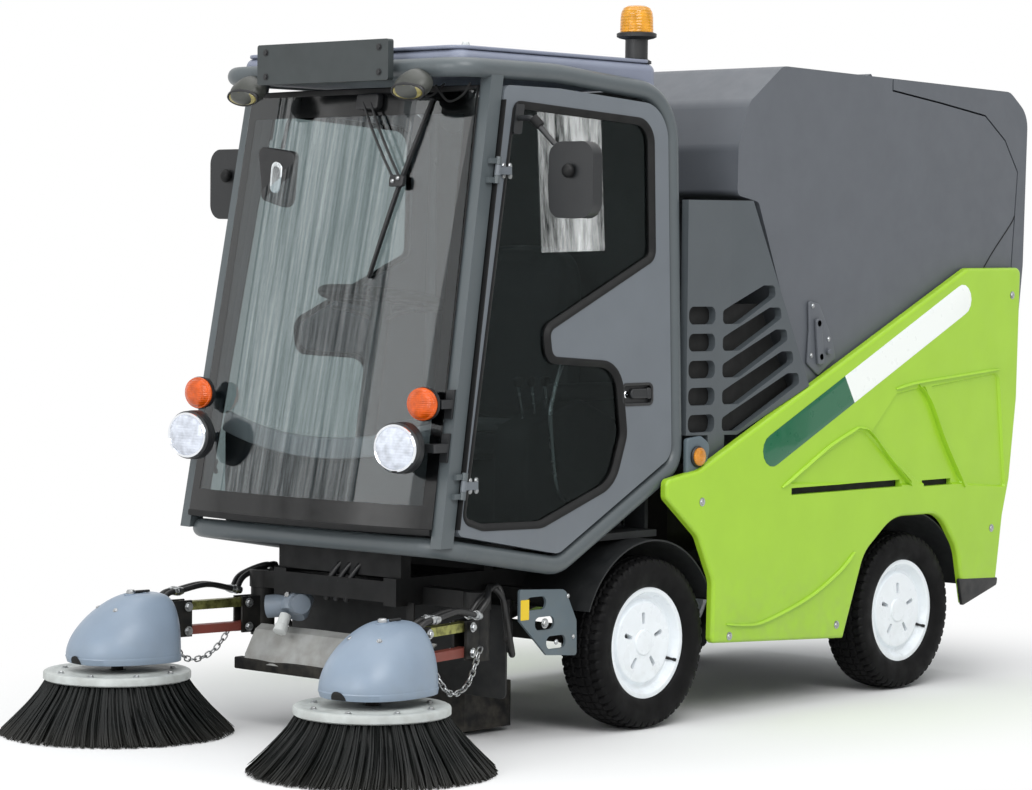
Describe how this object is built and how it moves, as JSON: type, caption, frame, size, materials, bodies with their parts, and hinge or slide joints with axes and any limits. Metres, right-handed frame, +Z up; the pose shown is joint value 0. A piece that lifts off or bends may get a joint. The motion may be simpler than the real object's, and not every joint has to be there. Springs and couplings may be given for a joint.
{
  "type": "compact street sweeper",
  "caption": "Compact street sweeper with glazed cab, twin front brushes on lifting arms, opening doors, steered front wheels and a tipping rear hopper with a hinged lid.",
  "frame": {"origin": "on the ground, in the middle of the machine's length and width", "axes": "+Z up, -Y towards the front, +X towards the machine's left side"},
  "size_m": [1.7338, 3.4982, 2.154],
  "materials": {
    "body_green": "gloss lime green",
    "cab_grey": "satin dark grey",
    "hopper_grey": "textured grey",
    "chassis_black": "satin black",
    "tyre": "moulded",
    "wheel_white": "gloss white",
    "glass": "clear",
    "cover_blue": "satin blue grey",
    "bristle": "stiff plastic bristle",
    "link_zinc": "yellow zinc plate",
    "black_plastic": "grained",
    "lamp_chrome": "polished",
    "amber": "clear amber",
    "red_lens": "clear red",
    "seat_fabric": "woven",
    "interior": "grained",
    "engine_iron": "as cast"
  },
  "bodies": {
    "machine": {"axles": "chassis_black", "beacon": "amber", "body_panels": "body_green", "cab_floor": "interior", "cab_frame": "cab_grey", "cab_rear_wall": "interior", "cab_roof": "cab_grey", "chassis_rails": "chassis_black", "cross_members": "chassis_black", "dashboard": "interior", "engine_block": "engine_iron", "frame_brackets": "chassis_black", "headlamps": "lamp_chrome", "indicators": "amber", "intake_grilles": "hopper_grey", "lamp_brackets": "black_plastic", "rear_bumper": "black_plastic", "roof_board": "black_plastic", "seat_base": "interior", "seat_cushions": "seat_fabric", "side_plates": "chassis_black", "steering_column": "interior", "suction_nozzle": "black_plastic", "tail_lamps": "red_lens", "wheel_arch_liners": "black_plastic", "windscreen": "glass", "work_lamps": "cab_grey"},
    "steer_left": {"knuckle_left": "chassis_black"},
    "steer_right": {"knuckle_right": "chassis_black"},
    "tie_rod": {"tie_rod": "chassis_black"},
    "steering_wheel": {"steering_wheel": "interior"},
    "hopper": {"hopper": "hopper_grey"},
    "hopper_lid": {"hopper_lid": "hopper_grey"},
    "wheel_front_left": {"tyre_front_left": "tyre", "rim_front_left": "wheel_white"},
    "wheel_rear_left": {"tyre_rear_left": "tyre", "rim_rear_left": "wheel_white"},
    "door_left": {"door_left": "cab_grey", "door_glass_left": "glass", "mirror_left": "black_plastic"},
    "brush_swing_left": {"brush_swing_left": "chassis_black"},
    "brush_lower_link_left": {"brush_link_lower_left": "link_zinc"},
    "brush_upper_link_left": {"brush_link_upper_left": "link_zinc"},
    "brush_head_left": {"brush_head_left": "link_zinc", "brush_cover_left": "cover_blue"},
    "brush_left": {"brush_left": "bristle"},
    "wheel_front_right": {"tyre_front_right": "tyre", "rim_front_right": "wheel_white"},
    "wheel_rear_right": {"tyre_rear_right": "tyre", "rim_rear_right": "wheel_white"},
    "door_right": {"door_right": "cab_grey", "door_glass_right": "glass", "mirror_right": "black_plastic"},
    "brush_swing_right": {"brush_swing_right": "chassis_black"},
    "brush_lower_link_right": {"brush_link_lower_right": "link_zinc"},
    "brush_upper_link_right": {"brush_link_upper_right": "link_zinc"},
    "brush_head_right": {"brush_head_right": "link_zinc", "brush_cover_right": "cover_blue"},
    "brush_right": {"brush_right": "bristle"}
  },
  "joints": [
    {"name": "steer_left_turn", "type": "hinge", "parent": "machine", "child": "steer_left", "pos_m": [0.395, -0.25, 0.257], "axis": [0, 0, 1], "range_deg": [-30, 30]},
    {"name": "steer_right_turn", "type": "hinge", "parent": "machine", "child": "steer_right", "pos_m": [-0.395, -0.25, 0.257], "axis": [0, 0, 1], "range_deg": [-30, 30]},
    {"name": "tie_rod_turn", "type": "hinge", "parent": "steer_left", "child": "tie_rod", "pos_m": [0.395, -0.15, 0.24], "axis": [0, 0, 1], "range_deg": [-30, 30]},
    {"name": "wheel_front_left_spin", "type": "hinge", "parent": "steer_left", "child": "wheel_front_left", "pos_m": [0.468, -0.25, 0.257], "axis": [1, 0, 0], "continuous": true},
    {"name": "wheel_rear_left_spin", "type": "hinge", "parent": "machine", "child": "wheel_rear_left", "pos_m": [0.468, 1.05, 0.257], "axis": [1, 0, 0], "continuous": true},
    {"name": "wheel_front_right_spin", "type": "hinge", "parent": "steer_right", "child": "wheel_front_right", "pos_m": [-0.468, -0.25, 0.257], "axis": [1, 0, 0], "continuous": true},
    {"name": "wheel_rear_right_spin", "type": "hinge", "parent": "machine", "child": "wheel_rear_right", "pos_m": [-0.468, 1.05, 0.257], "axis": [1, 0, 0], "continuous": true},
    {"name": "steering_wheel_turn", "type": "hinge", "parent": "machine", "child": "steering_wheel", "pos_m": [0, -0.85, 1.262], "axis": [0, 0.1564, 0.9877], "continuous": true},
    {"name": "door_left_open", "type": "hinge", "parent": "machine", "child": "door_left", "pos_m": [0.54219, -1.08436, 0.70088], "axis": [0.0275, -0.1737, -0.9844], "range_deg": [0, 75]},
    {"name": "door_right_open", "type": "hinge", "parent": "machine", "child": "door_right", "pos_m": [-0.54219, -1.08436, 0.70088], "axis": [0.0275, 0.1737, 0.9844], "range_deg": [0, 75]},
    {"name": "brush_swing_left_turn", "type": "hinge", "parent": "machine", "child": "brush_swing_left", "pos_m": [0.44, -0.905, 0.3], "axis": [0, 0, 1], "range_deg": [-8, 18]},
    {"name": "brush_lift_left", "type": "hinge", "parent": "brush_swing_left", "child": "brush_upper_link_left", "pos_m": [0.45154, -0.97607, 0.357], "axis": [-0.9871, -0.1603, 0], "range_deg": [0, 20]},
    {"name": "brush_lower_link_left_turn", "type": "hinge", "parent": "brush_swing_left", "child": "brush_lower_link_left", "pos_m": [0.45154, -0.97607, 0.285], "axis": [-0.9871, -0.1603, 0], "range_deg": [0, 20]},
    {"name": "brush_head_left_level", "type": "hinge", "parent": "brush_upper_link_left", "child": "brush_head_left", "pos_m": [0.486, -1.18829, 0.357], "axis": [0.9871, 0.1603, 0], "range_deg": [0, 20]},
    {"name": "brush_left_spin", "type": "hinge", "parent": "brush_head_left", "child": "brush_left", "pos_m": [0.522, -1.41, 0.17], "axis": [0, 0, 1], "continuous": true},
    {"name": "brush_swing_right_turn", "type": "hinge", "parent": "machine", "child": "brush_swing_right", "pos_m": [-0.44, -0.905, 0.3], "axis": [0, 0, -1], "range_deg": [-8, 18]},
    {"name": "brush_lift_right", "type": "hinge", "parent": "brush_swing_right", "child": "brush_upper_link_right", "pos_m": [-0.45154, -0.97607, 0.357], "axis": [-0.9871, 0.1603, 0], "range_deg": [0, 20]},
    {"name": "brush_lower_link_right_turn", "type": "hinge", "parent": "brush_swing_right", "child": "brush_lower_link_right", "pos_m": [-0.45154, -0.97607, 0.285], "axis": [-0.9871, 0.1603, 0], "range_deg": [0, 20]},
    {"name": "brush_head_right_level", "type": "hinge", "parent": "brush_upper_link_right", "child": "brush_head_right", "pos_m": [-0.486, -1.18829, 0.357], "axis": [0.9871, -0.1603, 0], "range_deg": [0, 20]},
    {"name": "brush_right_spin", "type": "hinge", "parent": "brush_head_right", "child": "brush_right", "pos_m": [-0.522, -1.41, 0.17], "axis": [0, 0, 1], "continuous": true},
    {"name": "hopper_tip", "type": "hinge", "parent": "machine", "child": "hopper", "pos_m": [0, 1.52, 0.68], "axis": [-1, 0, 0], "range_deg": [0, 50]},
    {"name": "hopper_lid_open", "type": "hinge", "parent": "hopper", "child": "hopper_lid", "pos_m": [0, 0.957, 1.995], "axis": [1, 0, 0], "range_deg": [0, 75]}
  ],
  "couplings": [
    {"joint": "steer_right_turn", "follows": "steer_left_turn", "ratio": 1},
    {"joint": "tie_rod_turn", "follows": "steer_left_turn", "ratio": -1},
    {"joint": "brush_lower_link_left_turn", "follows": "brush_lift_left", "ratio": 1},
    {"joint": "brush_head_left_level", "follows": "brush_lift_left", "ratio": 1},
    {"joint": "brush_lower_link_right_turn", "follows": "brush_lift_right", "ratio": 1},
    {"joint": "brush_head_right_level", "follows": "brush_lift_right", "ratio": 1}
  ]
}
- - - -
# [Exercise instructions]
Search the listing for the string "bodies". Copy each line where it turns up.

# [Response for this exercise]
Describe how this object is built and how it moves, as JSON: type, caption, frame, size, materials, bodies with their parts, and hinge or slide joints with axes and any limits. Metres, right-handed frame, +Z up; the pose shown is joint value 0. A piece that lifts off or bends may get a joint. The motion may be simpler than the real object's, and not every joint has to be there. Springs and couplings may be given for a joint.
  "bodies": {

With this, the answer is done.